BIRTH on Saturday the 20th inst, Mrs the Rev W.R. THOMSON, Balfour, of a son.

DEATH at Balfour, Kat River Settlement, on Sunday the 21st inst, Frances, the wife of the Rev W.R. THOMSON, in the 36th year of her age.

It is our painful task this week to announce the death of Mrs. THOMSON, wife of the Rev W.R. THOMSON, Minister of the Reformed Church at the Kat River. To all who were acquainted with the deceased the record of her virtues as a friend, a neighbour, a wife, a mother and a Christian will never be erased from their remembrance. She has left her bereaved partner and a family of seven young children to deplore their premature and irreparable loss.

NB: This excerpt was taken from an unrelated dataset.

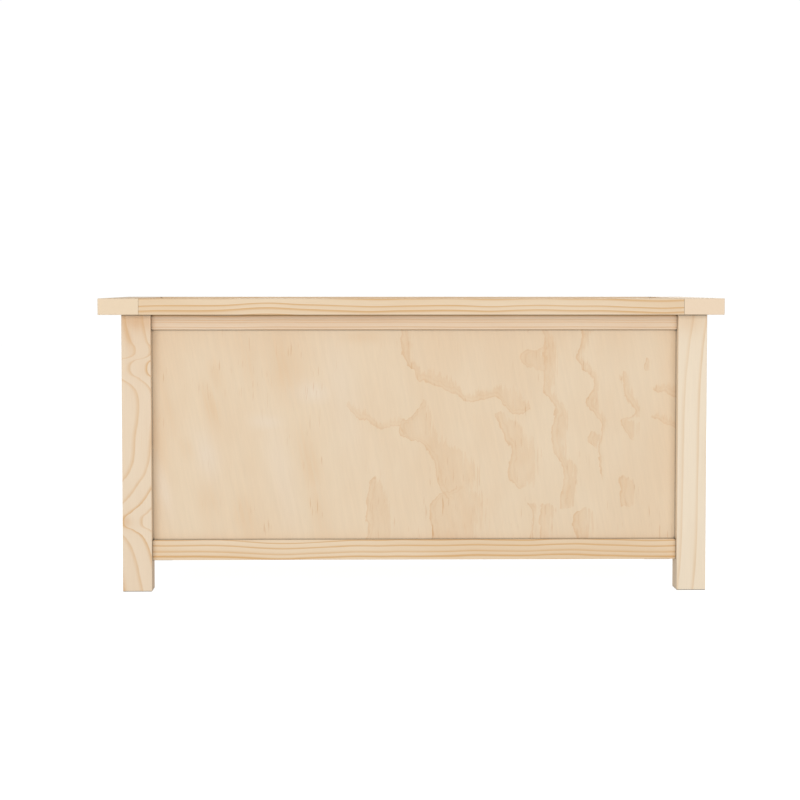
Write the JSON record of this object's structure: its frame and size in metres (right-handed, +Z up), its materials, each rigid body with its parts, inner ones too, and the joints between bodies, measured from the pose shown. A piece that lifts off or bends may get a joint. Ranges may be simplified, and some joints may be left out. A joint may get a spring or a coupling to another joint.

Thursday 15 September 1836

SUDDEN DEATH – Yesterday, at Graham’s Town, a soldier of HM 72nd Regt, named W. McDONALD, suddenly dropped down in a fit of apoplexy, and before medical assistance could be provided was a corpse.

Thursday 13 October 1836

DREADFUL ACCIDENT
On Saturday as two English farmers named G. MARSDEN and S. WETHERALL were on their way to Graham’s Town with a wagon, in passing the drift near Mr. CARLISLE’s farm, one of the wheels came in contact with the stump of a tree. The former, who was driving, was thrown down on the instant when the vehicle passed over his body, mutilating his head in a frightful manner, and causing various other severe injuries – whilst the latter was killed on the spot, the skull being extensively fractured, or rather shattered to pieces. MARSDEN still survives, and hopes are at present entertained of his recovery. We are sorry to add that these two unfortunate men had been indulging in liquor just previous to the fatal accident, and hence there is too much reason to fear that it may be attributed to a cause from which springs so many of our daily calamities.

Thursday 27 October 1836

MARRIED at Bathurst on the 25th inst, by the Rev J. Barrow, Colonial Chaplain, Frederick Thomas, second son of T. PHILIPS Esq JP, to Mary Anne, eldest daughter of the late Walter CURRIE Esq JP

At Bathurst, on the 25th inst, by the Rev J. Barrow, Colonial Chaplain, the daughter of Temple NOURSE Esq baptised Mary Frances.

Thursday 3 November 1836

DIED at Somerset on the 29th Oct, in her 73rd year, Harriet JOSEPH, relict of Mr. F. JOSEPH of St.James’s-street, St.James, Westminster, London.

Thursday 8 December 1836

DIED at Bathurst on Thursday the 24th ult, the wife of the Rev W. DAVIES, pastor of the Baptist Church in this town. It will probably be in the recollection of many of our readers that Mr. DAVIES and family, when on their voyage to this colony in Jan 1832, were shipwrecked on the island of Palma. They had had hazy weather, and were sailing at night perfectly unconscious of danger, when the crew suddenly found themselves surrounded by breakers, and in spite of every effort the ship struck on a reef of rock, and canted over on her beam ends. The sufferings of that fearful night are beyond description. The only child of Mr. and Mrs. DAVIES was torn from their arms by the resistless surges, and buried in the ocean, and it was only by the merciful interposition of providence that their own lives were preserved, till daylight enabled them to take measures for their escape to land. This, however, was happily effected, shortly after which Mrs. DAVIES was confined with twins, one of whom only survived a very brief space. But the constitution of the mother had sustained a shock from which it never recovered. Though possessing great fortitude and decision of character, which enabled her, in firm reliance on Divine Providence, to recommence the voyage, still her physical powers were greatly impaired, and after struggling with great bodily infirmity and suffering, she at length closed a life of considerable usefulness, at the early age of 38 years, in perfect acquiescence in the Divine will, with a firm reliance on the atonement of her Redeemer, and a “sure and certain hope of a glorious resurrection”.